By his third term in 1981, the cracks in Marcos Sr’s rule began to show.

The assassination of an opposition senator, Benigno Aquino Jr, caused an anti-Marcos sentiment to gain strength.

Then, documents of the dictator’s illicit financial activities began to surface.

In 1986, he was removed from power after calling for snap elections in an interview with US broadcaster ABC News.

One of the presidential candidates considered by the opposition included the assassinated senator’s widow Corazon Aquino, who lost by 7 per cent of the vote.

These results caused outrage as accusations of electoral fraud were hurled at Marcos Sr, leading to a chain of events that resulted in high-level resignations from his government.

The People Power Revolution took off on February 22, 1986, effectively removing Marcos Sr from power and prompting him to flee to Hawaii.
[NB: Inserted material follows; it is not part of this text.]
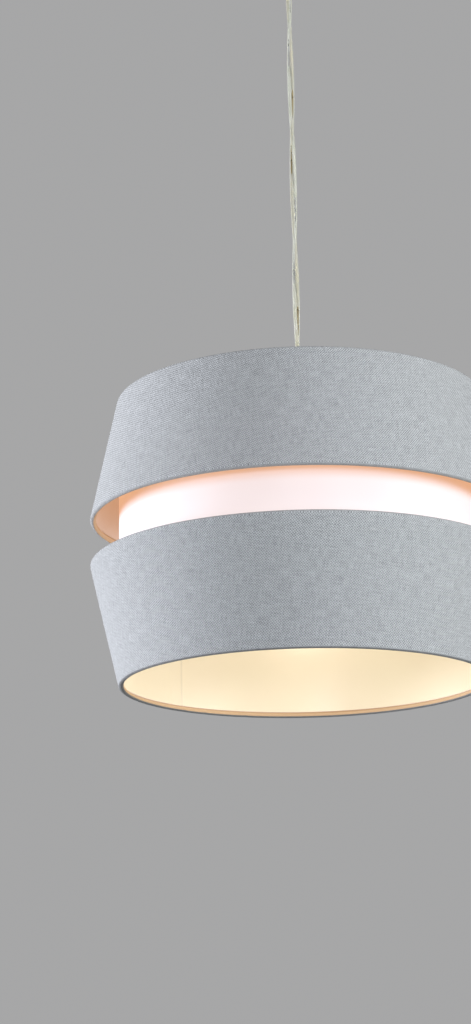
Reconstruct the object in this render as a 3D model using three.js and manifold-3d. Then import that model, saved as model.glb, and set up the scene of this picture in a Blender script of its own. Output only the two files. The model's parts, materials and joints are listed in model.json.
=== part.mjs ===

Where do the Marcos family live now?

Despite a constitutional article that prohibits political dynasties, the Marcos family are still a part of the country’s political fabric.

They returned to the Philippines in 1991 to face corruption charges two years after Marcos Sr’s death.

Imelda Marcos made a failed bid for president shortly after the family’s return, while Mr Marcos Jr followed in his father’s footsteps by landing a seat in the House of Representatives.

Imelda and her daughter Imee won their own seats in the House.

Despite standing trial for numerous charges, the former first lady has not served any jail sentence.

Now, Mr Marcos Jr has become the Philippines’ president.

“But 2022 is not 1972. This is not the end of Philippine democracy, though it may accelerate its decay,” said Gregory Poling, a senior fellow and director for South-East Asia at Washington’s Centre for Strategic and International Studies.

American historian Alfred McCoy, who has written books on the Marcos Sr dictatorship, said: “Bongbong Marcos is as if Marcos Sr rose from the dead ... he is a surrogate for his father.”

Bongbong has tried to distance himself from his family's legacy.

"Judge me not by my ancestors, but by my actions," his spokesman, Vic Rodriguez, has quoted Mr Marcos Jr as saying.